The model that works for most teams

For many organizations, the smart answer is hybrid:

  • In-house owns strategy, approvals, and field feedback
  • Fractional specialists fill senior skill gaps
  • Agency execution handles production, packaging, and scale

If you are trying to structure that mix, this breakdown of a fractional marketing department shows where the model works and where it breaks.

How do you know the content is working?

Track usage, yes. But do not stop there.

Look for:

  • Whether reps can find the asset in the flow of work
  • Whether managers coach to it in pipeline and forecast reviews
  • Whether the asset appears in opportunities that progress
  • Whether common objections get answered more consistently
  • Whether reps create stronger follow-up and business-case material with less scramble

If your reporting is still mostly vanity metrics, this marketing KPI tree is a useful reminder that activity only matters if it connects to pipeline movement.

What to do next if your asset library is a mess

Do not start by reorganizing folders. Start by talking to five to ten reps and a few frontline managers about where deals actually stall. Review lost reasons. Pull call recordings. Sit in on late-stage deals. Look for patterns in objections, stakeholder friction, and handoff problems.

Then do this:

  • Pick the top three friction points in the current pipeline
  • Assign one owner per asset
  • Build the minimum usable version first
  • Train managers on when to use it
  • Check adoption and deal feedback after the first round of usage
  • Refresh ruthlessly, or kill what nobody uses

Sales enablement content stops being a content project and starts acting like deal infrastructure.

FAQs

What do you need to know about Sales enablement content: The 12 assets that close deals?
You need to know which assets directly support active deals, not just general awareness.
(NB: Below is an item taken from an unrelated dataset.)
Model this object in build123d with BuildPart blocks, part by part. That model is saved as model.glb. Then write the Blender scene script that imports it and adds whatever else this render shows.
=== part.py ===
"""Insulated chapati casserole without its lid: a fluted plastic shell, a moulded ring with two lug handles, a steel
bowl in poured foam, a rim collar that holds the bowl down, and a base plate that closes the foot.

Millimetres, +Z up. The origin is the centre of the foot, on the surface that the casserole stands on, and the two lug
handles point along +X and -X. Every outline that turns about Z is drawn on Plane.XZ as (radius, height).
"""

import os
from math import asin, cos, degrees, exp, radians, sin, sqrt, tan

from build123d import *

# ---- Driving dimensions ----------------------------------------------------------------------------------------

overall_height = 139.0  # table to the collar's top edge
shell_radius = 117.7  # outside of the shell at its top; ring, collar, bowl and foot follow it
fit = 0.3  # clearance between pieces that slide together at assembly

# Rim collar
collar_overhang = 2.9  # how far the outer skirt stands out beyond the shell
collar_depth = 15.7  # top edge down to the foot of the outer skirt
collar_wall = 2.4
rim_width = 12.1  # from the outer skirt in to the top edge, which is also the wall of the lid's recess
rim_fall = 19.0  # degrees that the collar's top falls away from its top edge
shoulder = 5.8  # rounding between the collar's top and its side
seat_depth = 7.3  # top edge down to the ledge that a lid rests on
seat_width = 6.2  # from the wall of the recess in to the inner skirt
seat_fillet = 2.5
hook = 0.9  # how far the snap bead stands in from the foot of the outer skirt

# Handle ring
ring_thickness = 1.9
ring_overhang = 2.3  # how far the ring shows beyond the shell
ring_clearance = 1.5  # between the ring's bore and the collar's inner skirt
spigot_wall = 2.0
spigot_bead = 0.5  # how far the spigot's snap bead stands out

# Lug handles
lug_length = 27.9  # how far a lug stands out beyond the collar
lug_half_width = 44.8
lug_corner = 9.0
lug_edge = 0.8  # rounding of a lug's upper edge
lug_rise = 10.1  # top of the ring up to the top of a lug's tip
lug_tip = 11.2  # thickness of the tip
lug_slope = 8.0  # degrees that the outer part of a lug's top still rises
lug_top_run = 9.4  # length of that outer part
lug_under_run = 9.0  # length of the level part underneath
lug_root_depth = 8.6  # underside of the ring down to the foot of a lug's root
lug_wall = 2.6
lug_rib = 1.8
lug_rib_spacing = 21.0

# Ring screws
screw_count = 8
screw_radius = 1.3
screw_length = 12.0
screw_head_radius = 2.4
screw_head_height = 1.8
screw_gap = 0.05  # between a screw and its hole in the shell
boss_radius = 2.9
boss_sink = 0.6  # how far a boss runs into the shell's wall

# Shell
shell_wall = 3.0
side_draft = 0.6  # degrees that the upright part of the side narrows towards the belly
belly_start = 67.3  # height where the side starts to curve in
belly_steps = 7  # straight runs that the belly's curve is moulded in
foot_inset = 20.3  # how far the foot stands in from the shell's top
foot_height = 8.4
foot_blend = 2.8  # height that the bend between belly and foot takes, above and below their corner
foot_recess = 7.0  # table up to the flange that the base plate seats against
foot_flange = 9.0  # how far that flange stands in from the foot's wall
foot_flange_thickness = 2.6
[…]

The highest-value set usually includes a sales deck, one-pager, battlecards, objection handling guide, case studies, ROI model, pricing explainer, competitor comparison, technical validation asset, security brief, implementation plan, and follow-up templates. The real work is prioritizing them by deal friction, assigning ownership, and keeping them current.

What is sales enablement content?
Sales enablement content is the mix of rep-facing and buyer-facing assets used to move an opportunity forward. It helps sales explain value, answer objections, reduce perceived risk, and build internal consensus. It is tied to active pipeline, not just top-of-funnel awareness.

Which sales enablement content assets should you build first?
Start with the assets tied to the biggest points of deal friction. For most teams, that means a stronger deck, better objection handling, sharper proof like case studies, and at least one asset that supports business-case or technical validation. Build against live objections, not internal wish lists.

What is the difference between a battlecard and an objection handling guide?
A battlecard usually focuses on alternatives, positioning, landmines, and how to talk about competitors or replacement options. An objection handling guide is broader and covers recurring pushback on price, timing, risk, adoption, security, or technical fit. Good teams use both because not every objection is competitive.

Who should own sales enablement content?
Ownership usually sits across enablement, product marketing, RevOps, and sales leadership rather than with one team alone. Product marketing often owns messaging, enablement owns rollout and usage, and managers reinforce adoption in the field. The key is assigning one refresh owner per asset so nothing goes stale quietly.

How often should sales enablement content be updated?
Update it whenever something material changes: pricing, packaging, competitor positioning, implementation approach, security posture, or the objections showing up in live deals. Some assets need a quarterly review; others should refresh on a clear trigger. If reps stop trusting the asset, it is already overdue.

Should sales enablement content be created in-house or outsourced?
Usually the best answer is a hybrid model. In-house teams should own strategy, messaging, and field truth, while fractional specialists or agency partners help with speed, production, and missing expertise. Outsourced work gets much better when it is grounded in real sales calls, manager input, and pipeline data.